Depuis, estans aux faulxbourgs Sainct-Honoré nous eusmes les mesmes alarmes qu’auparavant ; et disoit-on que nous serions menez prisonniers au bois de Vincennes. Alors le vicomte de Turenne arriva de la part où Vos Majestez l’avoient envoyé, lequel nous confirma les mesmes occasions de peur et de crainte, et nous mit devant les yeulx le danger où nous estions de noz vies. Qui fut cause que monsieur le Duc m’envoya dire par la Vergne[2] et Montaigu[3], qu’il estoit resolu de se retirer

  1. Au moment du procès de La Mole, François de Montmorency s’étant rendu de lui-même à la cour, où il était attiré par des prévenances, fut mis à la Bastille, et y resta plus d’un an.

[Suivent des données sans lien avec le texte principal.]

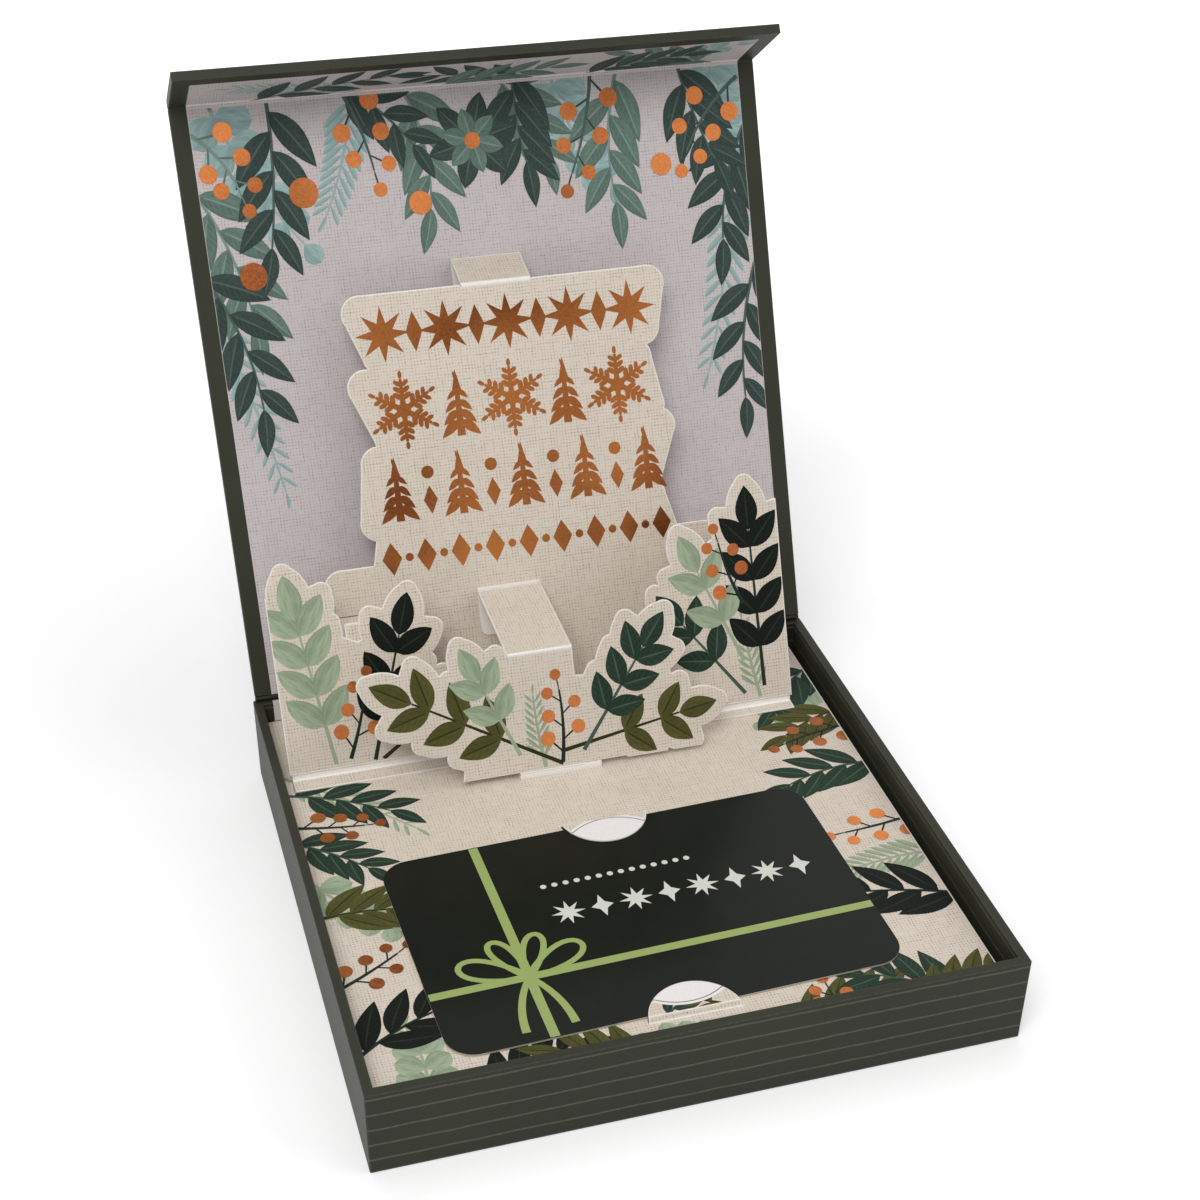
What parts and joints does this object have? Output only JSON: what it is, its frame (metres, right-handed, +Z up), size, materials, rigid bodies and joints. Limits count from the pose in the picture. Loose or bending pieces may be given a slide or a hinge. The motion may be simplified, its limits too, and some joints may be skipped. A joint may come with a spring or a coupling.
{
  "type": "gift card holder",
  "caption": "Shallow rigid box with a hinged lid, a magnetic closing flap, a raised platform with half-moon tabs for one card, and pop-up panels that stand as it opens.",
  "frame": {"origin": "centre of the tray's underside, on the table", "axes": "+Z up, +Y towards the lid's hinge, +X to the right seen from the front; drawn with the lid open at 114 degrees"},
  "size_m": [0.1206, 0.1656, 0.1375],
  "materials": {
    "board": "raw greyboard",
    "wrap_paper": "matt laminated paper, dark green with thin pinstripes",
    "white_paper": "uncoated white paper",
    "lid_print": "matt paper printed with a pale linen weave",
    "steel": "plain pressed steel",
    "magnet": "nickel plated",
    "platform_card": "satin coated card printed with a cream linen weave",
    "popup_card": "satin coated card, cream linen print with copper foil",
    "gift_card": "gloss laminated card, near black with a green ribbon print"
  },
  "bodies": {
    "tray": {"base_board": "board", "front_wall_board": "board", "back_wall_board": "board", "left_wall_board": "board", "right_wall_board": "board", "tray_wrap": "wrap_paper", "base_sheet": "wrap_paper", "floor_lining": "white_paper", "strike_discs": "steel", "hinge_paper": "wrap_paper", "hinge_lining": "lid_print", "platform": "platform_card", "front_panel_tab": "popup_card", "left_panel_tab": "popup_card", "right_panel_tab": "popup_card", "plaque_tab": "popup_card"},
    "lid": {"lid_board": "board", "lid_wrap": "wrap_paper", "lid_liner": "lid_print", "flap_crease": "wrap_paper", "top_strap_tab": "popup_card"},
    "flap": {"flap_board": "board", "flap_wrap": "wrap_paper", "flap_liner": "lid_print", "flap_magnets": "magnet"},
    "card": {"gift_card": "gift_card"},
    "plaque_panel": {"plaque": "popup_card", "front_strap_tab": "popup_card"},
    "top_strap_link": {"top_strap": "popup_card"},
    "front_spray": {"front_panel": "popup_card"},
    "front_strap_link": {"front_strap": "popup_card"},
    "left_spray": {"left_panel": "popup_card", "left_strap_tab": "popup_card"},
    "left_strap_link": {"left_strap": "popup_card"},
    "right_spray": {"right_panel": "popup_card", "right_strap_tab": "popup_card"},
    "right_strap_link": {"right_strap": "popup_card"}
  },
  "joints": [
    {"name": "lid_hinge", "type": "hinge", "parent": "tray", "child": "lid", "pos_m": [0, 0.05805, 0.019], "axis": [1, 0, 0], "range_deg": [-12, 114]},
    {"name": "flap_fold", "type": "hinge", "parent": "lid", "child": "flap", "pos_m": [0, 0.1062, 0.1264], "axis": [1, 0, 0], "range_deg": [-80, 10]},
    {"name": "card_slide", "type": "slide", "parent": "tray", "child": "card", "axis": [0.9995, 0.0323, 0], "range_m": [-0.0125, 0.0155]},
    {"name": "plaque_fold", "type": "hinge", "parent": "tray", "child": "plaque_panel", "pos_m": [0, 0.04953, 0.0167], "axis": [1, 0, 0], "range_deg": [-12, 114]},
    {"name": "front_panel_fold", "type": "hinge", "parent": "tray", "child": "front_spray", "pos_m": [0, 0.02462, 0.0156], "axis": [1, 0, 0], "range_deg": [-12, 114]},
    {"name": "left_panel_fold", "type": "hinge", "parent": "tray", "child": "left_spray", "pos_m": [0, 0.03666, 0.0163], "axis": [1, 0, 0], "range_deg": [-12, 114]},
    {"name": "right_panel_fold", "type": "hinge", "parent": "tray", "child": "right_spray", "pos_m": [0, 0.03666, 0.0163], "axis": [1, 0, 0], "range_deg": [-12, 114]},
    {"name": "top_strap_fold", "type": "hinge", "parent": "plaque_panel", "child": "top_strap_link", "pos_m": [0, 0.08281, 0.09329], "axis": [1, 0, 0], "range_deg": [-114, 12]},
    {"name": "front_strap_fold", "type": "hinge", "parent": "front_spray", "child": "front_strap_link", "pos_m": [0, 0.03329, 0.03692], "axis": [1, 0, 0], "range_deg": [-114, 12]},
    {"name": "left_strap_fold", "type": "hinge", "parent": "plaque_panel", "child": "left_strap_link", "pos_m": [0, 0.05739, 0.03619], "axis": [1, 0, 0], "range_deg": [-114, 12]},
    {"name": "right_strap_fold", "type": "hinge", "parent": "plaque_panel", "child": "right_strap_link", "pos_m": [0, 0.05739, 0.03619], "axis": [1, 0, 0], "range_deg": [-114, 12]}
  ],
  "couplings": [
    {"joint": "plaque_fold", "follows": "lid_hinge", "ratio": 1},
    {"joint": "front_panel_fold", "follows": "lid_hinge", "ratio": 1},
    {"joint": "left_panel_fold", "follows": "lid_hinge", "ratio": 1},
    {"joint": "right_panel_fold", "follows": "lid_hinge", "ratio": 1},
    {"joint": "top_strap_fold", "follows": "lid_hinge", "ratio": -1},
    {"joint": "front_strap_fold", "follows": "lid_hinge", "ratio": -1},
    {"joint": "left_strap_fold", "follows": "lid_hinge", "ratio": -1},
    {"joint": "right_strap_fold", "follows": "lid_hinge", "ratio": -1}
  ]
}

  2. Serait-ce Jean-Jacques de la Vergne, seigneur de Saint-Leu, conseiller au parlement de Paris, puis conseiller du Roi en tous ses conseils, et maître des requêtes ordinaire de son hôtel ?
  3. Jean de Balzac, seigneur de Montaigu, fils de Thomas de Balzac, était chevalier de l’ordre du Roi, chambellan du duc d’Alençon, lieutenant de la compagnie du prince de Condé et surintendant de sa maison. Il mourut en 1581, à l’âge de trente-six ans.